I think the biggest challenge to any nuclear energy program remains the fact that increasing economies of scale on manufacturing of solar power panels and batteries for storage make the business case difficult. It is hard to justify $20 billion for a new fission plant that won’t be online for 20-30 years vs the solar / battery combo. That’s just with stuff we can make work today. You want fusion power, unless Helion, Lockheed Martin, etc come up with some huge breakthrough it is hundreds of billions of dollars and at least a decade just to maybe get ITAR to ok now we maybe can build a power plant phase. Not that the science isn’t worth doing, but it won’t save us.
posted by interogative mood at 1:03 PM on July 7 [2 favorites]


Overall seems like a very good article, though it’s been a while (~15 years) since I seriously followed energy research when I was in grad school.

In particular, the article’s concluding sentence is about where I stand:

All of these technologies are somewhat speculative, and may not pan out — solar and battery prices may plateau, advanced geothermal may prove unworkable, etc. In the face of this risk, fusion is a reasonable bet to add to the mix.

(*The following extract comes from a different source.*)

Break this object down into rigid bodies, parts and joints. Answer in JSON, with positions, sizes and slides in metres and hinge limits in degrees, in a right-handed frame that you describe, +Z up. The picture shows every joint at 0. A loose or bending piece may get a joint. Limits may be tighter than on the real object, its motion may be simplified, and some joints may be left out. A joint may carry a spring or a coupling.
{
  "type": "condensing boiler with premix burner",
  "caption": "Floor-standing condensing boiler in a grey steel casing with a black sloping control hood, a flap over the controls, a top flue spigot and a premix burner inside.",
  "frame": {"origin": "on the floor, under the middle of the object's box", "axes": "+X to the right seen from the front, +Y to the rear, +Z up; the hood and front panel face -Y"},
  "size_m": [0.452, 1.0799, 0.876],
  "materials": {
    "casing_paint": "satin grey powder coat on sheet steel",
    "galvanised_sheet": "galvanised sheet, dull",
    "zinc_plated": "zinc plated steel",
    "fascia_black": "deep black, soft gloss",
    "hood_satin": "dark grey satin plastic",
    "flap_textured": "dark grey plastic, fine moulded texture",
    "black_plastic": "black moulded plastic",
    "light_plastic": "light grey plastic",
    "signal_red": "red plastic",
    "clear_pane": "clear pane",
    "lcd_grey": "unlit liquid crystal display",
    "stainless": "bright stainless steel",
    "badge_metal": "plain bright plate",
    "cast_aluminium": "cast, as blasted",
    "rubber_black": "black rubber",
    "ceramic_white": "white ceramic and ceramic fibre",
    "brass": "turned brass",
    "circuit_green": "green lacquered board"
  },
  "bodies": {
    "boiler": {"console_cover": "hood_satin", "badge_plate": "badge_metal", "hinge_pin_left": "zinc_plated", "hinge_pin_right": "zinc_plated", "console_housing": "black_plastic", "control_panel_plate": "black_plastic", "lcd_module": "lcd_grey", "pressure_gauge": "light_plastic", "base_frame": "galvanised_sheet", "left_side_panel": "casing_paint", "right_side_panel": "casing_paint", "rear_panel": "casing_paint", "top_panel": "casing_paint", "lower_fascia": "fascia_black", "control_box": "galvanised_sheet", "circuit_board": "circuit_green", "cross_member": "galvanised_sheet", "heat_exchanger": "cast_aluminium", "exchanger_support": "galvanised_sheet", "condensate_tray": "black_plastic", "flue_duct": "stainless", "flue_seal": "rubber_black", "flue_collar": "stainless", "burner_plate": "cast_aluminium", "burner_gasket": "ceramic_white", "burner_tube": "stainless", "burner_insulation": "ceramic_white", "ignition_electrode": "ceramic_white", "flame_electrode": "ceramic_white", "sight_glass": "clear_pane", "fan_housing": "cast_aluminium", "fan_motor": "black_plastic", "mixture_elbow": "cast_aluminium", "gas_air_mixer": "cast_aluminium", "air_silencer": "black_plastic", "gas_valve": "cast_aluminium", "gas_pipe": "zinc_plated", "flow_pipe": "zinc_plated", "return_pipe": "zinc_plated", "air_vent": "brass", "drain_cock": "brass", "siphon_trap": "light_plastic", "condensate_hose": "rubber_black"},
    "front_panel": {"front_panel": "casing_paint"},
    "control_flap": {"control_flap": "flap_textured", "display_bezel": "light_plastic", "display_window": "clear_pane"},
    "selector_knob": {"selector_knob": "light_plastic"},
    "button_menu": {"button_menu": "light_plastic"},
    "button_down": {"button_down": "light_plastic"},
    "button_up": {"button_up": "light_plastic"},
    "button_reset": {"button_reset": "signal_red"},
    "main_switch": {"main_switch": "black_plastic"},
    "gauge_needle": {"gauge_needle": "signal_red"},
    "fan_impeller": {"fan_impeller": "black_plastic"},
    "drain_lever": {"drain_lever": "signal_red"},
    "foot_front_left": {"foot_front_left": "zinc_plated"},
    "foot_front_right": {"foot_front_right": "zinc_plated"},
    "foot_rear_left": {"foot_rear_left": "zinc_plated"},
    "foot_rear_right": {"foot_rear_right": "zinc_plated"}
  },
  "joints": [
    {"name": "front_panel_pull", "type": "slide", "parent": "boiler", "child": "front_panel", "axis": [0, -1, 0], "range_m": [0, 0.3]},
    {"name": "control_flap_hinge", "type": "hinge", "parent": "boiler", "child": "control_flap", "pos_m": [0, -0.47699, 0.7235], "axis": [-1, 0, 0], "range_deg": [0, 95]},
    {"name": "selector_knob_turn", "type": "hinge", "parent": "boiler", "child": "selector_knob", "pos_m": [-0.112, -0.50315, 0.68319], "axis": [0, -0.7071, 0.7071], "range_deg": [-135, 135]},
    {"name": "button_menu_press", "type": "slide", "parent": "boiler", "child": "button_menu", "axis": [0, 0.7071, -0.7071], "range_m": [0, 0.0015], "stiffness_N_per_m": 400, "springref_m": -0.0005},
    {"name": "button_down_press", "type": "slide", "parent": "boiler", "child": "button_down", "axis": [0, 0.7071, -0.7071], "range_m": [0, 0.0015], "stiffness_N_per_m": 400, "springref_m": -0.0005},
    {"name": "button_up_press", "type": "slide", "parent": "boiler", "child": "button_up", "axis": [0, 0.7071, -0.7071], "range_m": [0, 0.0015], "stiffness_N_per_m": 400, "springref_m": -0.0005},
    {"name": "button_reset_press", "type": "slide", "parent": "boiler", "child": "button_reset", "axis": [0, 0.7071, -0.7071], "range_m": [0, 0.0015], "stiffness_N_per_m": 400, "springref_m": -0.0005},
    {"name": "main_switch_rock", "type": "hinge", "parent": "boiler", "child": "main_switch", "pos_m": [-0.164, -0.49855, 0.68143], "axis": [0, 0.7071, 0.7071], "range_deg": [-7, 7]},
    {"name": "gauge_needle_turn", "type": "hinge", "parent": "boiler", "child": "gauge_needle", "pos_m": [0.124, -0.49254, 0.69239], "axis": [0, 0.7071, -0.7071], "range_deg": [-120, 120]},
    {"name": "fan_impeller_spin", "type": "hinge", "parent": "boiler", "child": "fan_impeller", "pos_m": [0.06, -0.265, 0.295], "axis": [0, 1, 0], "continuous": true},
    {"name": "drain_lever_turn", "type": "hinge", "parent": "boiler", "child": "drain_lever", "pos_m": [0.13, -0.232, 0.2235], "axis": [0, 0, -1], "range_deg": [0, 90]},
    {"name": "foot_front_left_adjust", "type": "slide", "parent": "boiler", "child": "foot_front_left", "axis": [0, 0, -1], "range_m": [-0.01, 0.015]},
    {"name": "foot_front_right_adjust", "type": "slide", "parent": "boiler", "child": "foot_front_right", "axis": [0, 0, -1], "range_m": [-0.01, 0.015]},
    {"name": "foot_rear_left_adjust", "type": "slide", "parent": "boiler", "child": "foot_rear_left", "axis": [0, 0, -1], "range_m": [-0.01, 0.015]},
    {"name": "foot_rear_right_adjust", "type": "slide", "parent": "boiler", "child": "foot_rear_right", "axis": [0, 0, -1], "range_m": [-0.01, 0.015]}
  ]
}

Though I am generally pretty optimistic about solar, and I think our major goal at the macro level should be to continue to build out as much solar and storage capacity as possible, and to phase out carbon-emitting plants as that happens.

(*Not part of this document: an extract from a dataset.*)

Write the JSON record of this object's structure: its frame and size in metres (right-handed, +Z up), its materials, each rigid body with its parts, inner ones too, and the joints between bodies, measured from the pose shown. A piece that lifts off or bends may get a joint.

Still, to the extent that investments in fusion R&D don’t detract meaningfully from that goal, it seems reasonable to continue to push it along. I don’t give it a high likelihood of moving the needle in the near future, but on the other hand the payoff if it works is pretty damn high.
posted by learning from frequent failure at 1:36 PM on July 7 [1 favorite]


The way the fusion crowd spruiks "virtually limitless energy" always grinds my gears.

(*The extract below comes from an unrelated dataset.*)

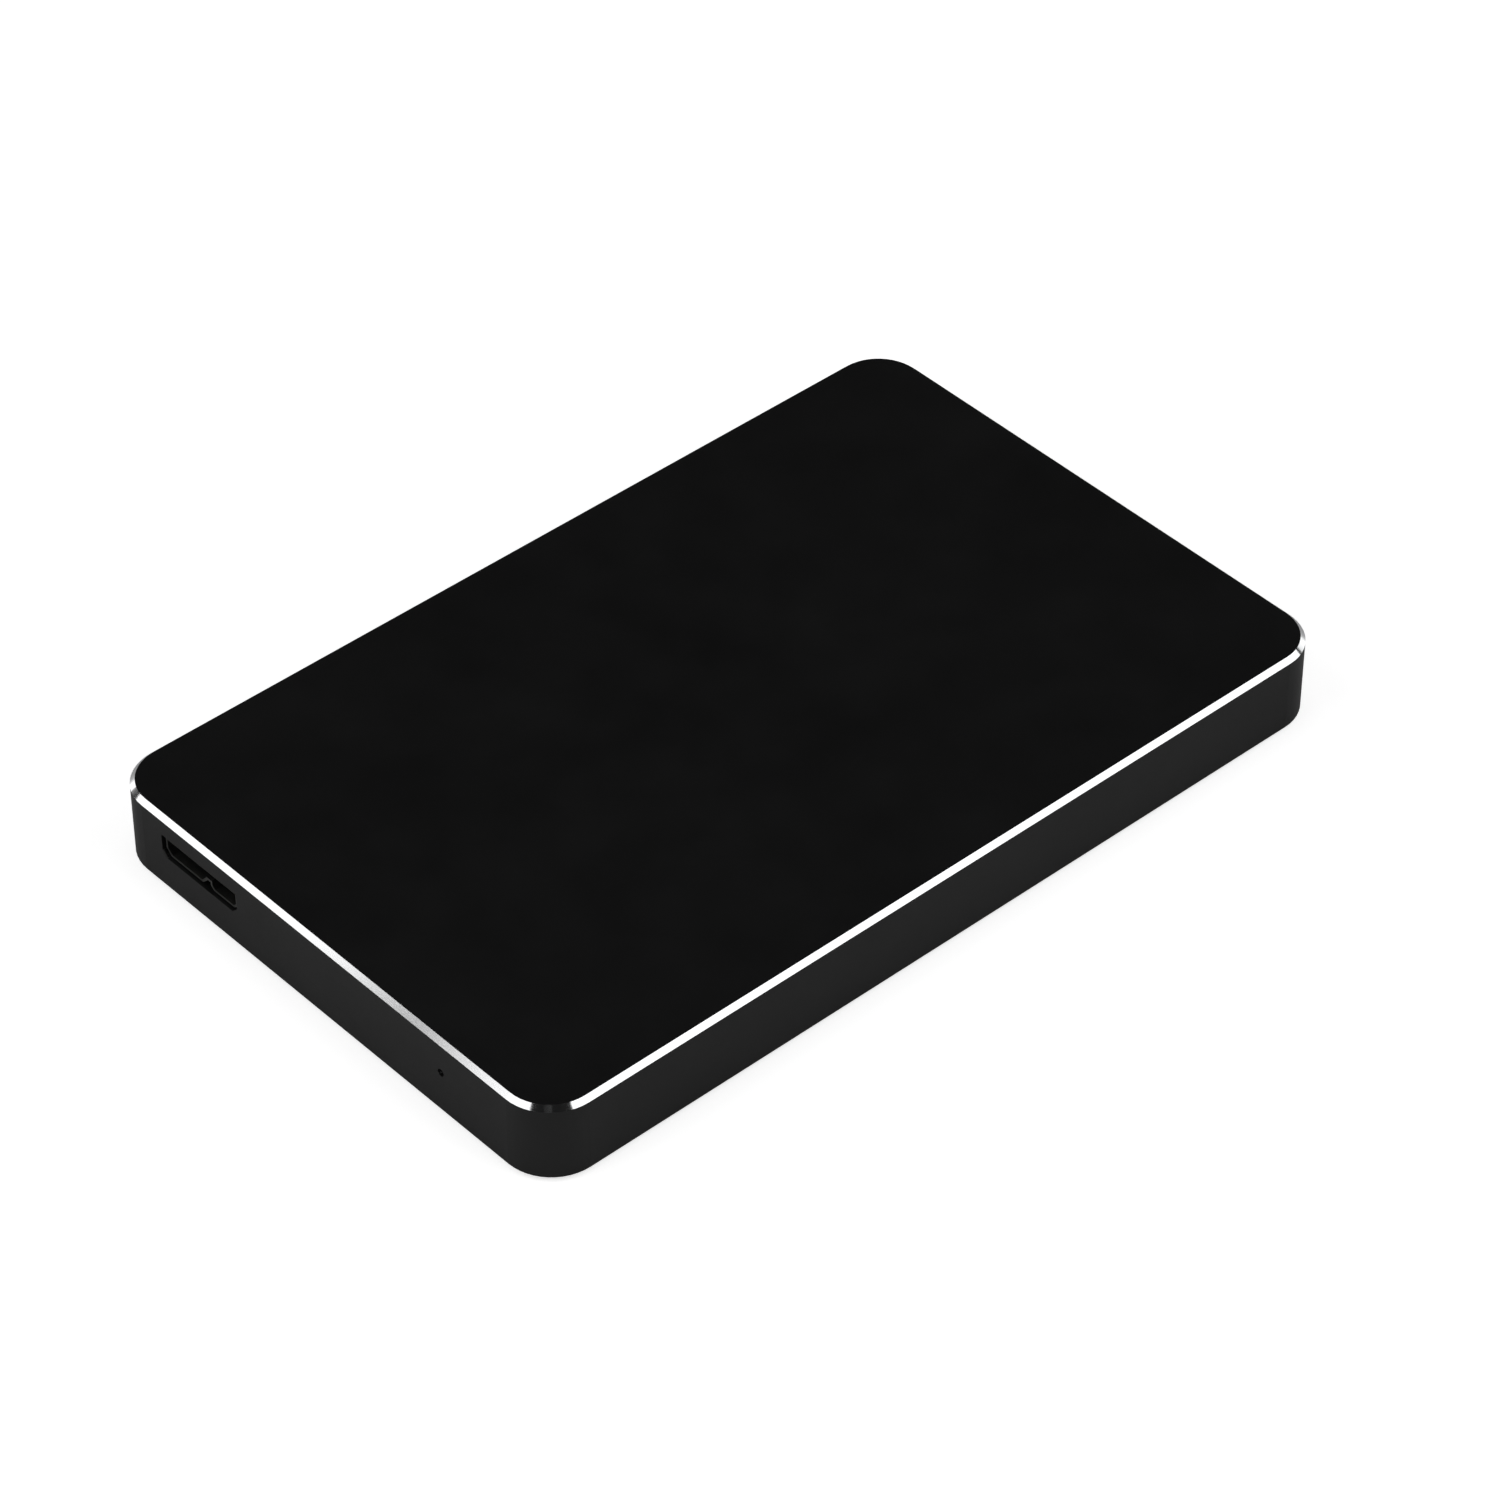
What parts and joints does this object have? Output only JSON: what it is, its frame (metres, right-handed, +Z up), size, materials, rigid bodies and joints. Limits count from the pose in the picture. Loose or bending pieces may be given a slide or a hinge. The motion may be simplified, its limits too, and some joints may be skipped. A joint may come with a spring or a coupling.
{
  "type": "portable solid state drive",
  "caption": "Slim pocket solid state drive in a black anodised case with a bright-cut edge, a micro-B socket and a tiny lamp hole; a SATA drive and its USB bridge board are inside.",
  "frame": {"origin": "centre of the footprint, on the plane that the four rubber feet stand on", "axes": "+Z up out of the roof; +Y along the length, from the socket end to the rear; +X to the right for someone who looks at the socket end"},
  "size_m": [0.076, 0.12, 0.011],
  "materials": {
    "anodised_case": "black anodised, fine satin, bright-cut chamfer",
    "cover_plastic": "fine moulded texture",
    "foot_rubber": "soft matte",
    "frame_plastic": "moulded",
    "brass": "knurled, machined",
    "screw_steel": "black-oxide steel screws",
    "foam": "closed-cell foam",
    "bridge_mask": "solder-masked circuit board",
    "chip_epoxy": "moulded epoxy",
    "crystal_can": "nickel-plated can",
    "ferrite": "sintered ferrite",
    "capacitor_body": "sintered ceramic",
    "resistor_body": "glazed ceramic",
    "port_shell": "dark nickel plated, folded sheet",
    "port_insulator": "moulded nylon",
    "contact_gold": "gold-plated spring strip",
    "lamp_body": "cast epoxy lamp",
    "clear_guide": "clear acrylic light guide",
    "socket_plastic": "moulded nylon",
    "drive_case": "bead-blasted casting",
    "drive_mask": "solder-masked circuit board",
    "thermal_pad": "soft silicone pad"
  },
  "bodies": {
    "root": {"top_shell": "anodised_case", "bottom_cover": "cover_plastic", "inner_frame": "frame_plastic", "thread_inserts": "brass", "cover_screws": "screw_steel", "top_foam_pad": "foam", "bottom_foam_pad": "foam", "bridge_board": "bridge_mask", "bridge_chip": "chip_epoxy", "firmware_chip": "chip_epoxy", "board_crystal": "crystal_can", "board_inductor": "ferrite", "board_regulator": "chip_epoxy", "board_capacitors": "capacitor_body", "board_resistors": "resistor_body", "board_screws": "screw_steel", "usb_shell": "port_shell", "usb_insulator": "port_insulator", "usb_contacts": "contact_gold", "activity_led": "lamp_body", "light_guide": "clear_guide", "sata_socket": "socket_plastic", "sata_socket_contacts": "contact_gold", "ssd_base": "drive_case", "ssd_lid": "drive_case", "ssd_lid_screws": "screw_steel", "ssd_board": "drive_mask", "ssd_board_screws": "screw_steel", "ssd_sata_plug": "socket_plastic", "ssd_plug_contacts": "contact_gold", "ssd_controller": "chip_epoxy", "ssd_memory_chip": "chip_epoxy", "ssd_power_chip": "chip_epoxy", "ssd_inductors": "ferrite", "ssd_capacitors": "capacitor_body", "controller_thermal_pad": "thermal_pad", "flash_thermal_pad": "thermal_pad", "foot_front_left": "foot_rubber", "foot_front_right": "foot_rubber", "foot_rear_left": "foot_rubber", "foot_rear_right": "foot_rubber", "flash_package_1": "chip_epoxy", "flash_package_2": "chip_epoxy", "flash_package_3": "chip_epoxy", "flash_package_4": "chip_epoxy"}
  },
  "joints": []
}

the payoff if it works is pretty damn high

The rationale for this claim always comes down to how cheap and available hydrogen is compared to the astonishing amount of energy a fusion reaction can extract from each gram of it. But the simple fact is that reducing fuel costs even to zero doesn't reduce the cost of generating energy to zero, because the plant required always costs something to build and operate. And in the case of fusion reactors, both capex and opex are always going to be absurdly high per generated megawatt hour compared to any other technology even if today's prices for wind turbines, solar PV panels and batteries do plateau, which they show absolutely no indication of doing.

In any case, we don't need limitless energy. We need enough energy, as defined by it being priced low enough to be affordable given efficient end use, yet high enough to make building and operating generation and storage plant a sound investment.

If we took all of the money that the nuke boosters would have us spend on installing their favourite toys, and spent it instead on deploying renewables, battery storage and long range HVDC links where those make sense, we would end up with an energy supply system so thoroughly overbuilt as to make it hard for the incumbents, let alone by then way more expensive nuclear market entrants, to make a return on their investment.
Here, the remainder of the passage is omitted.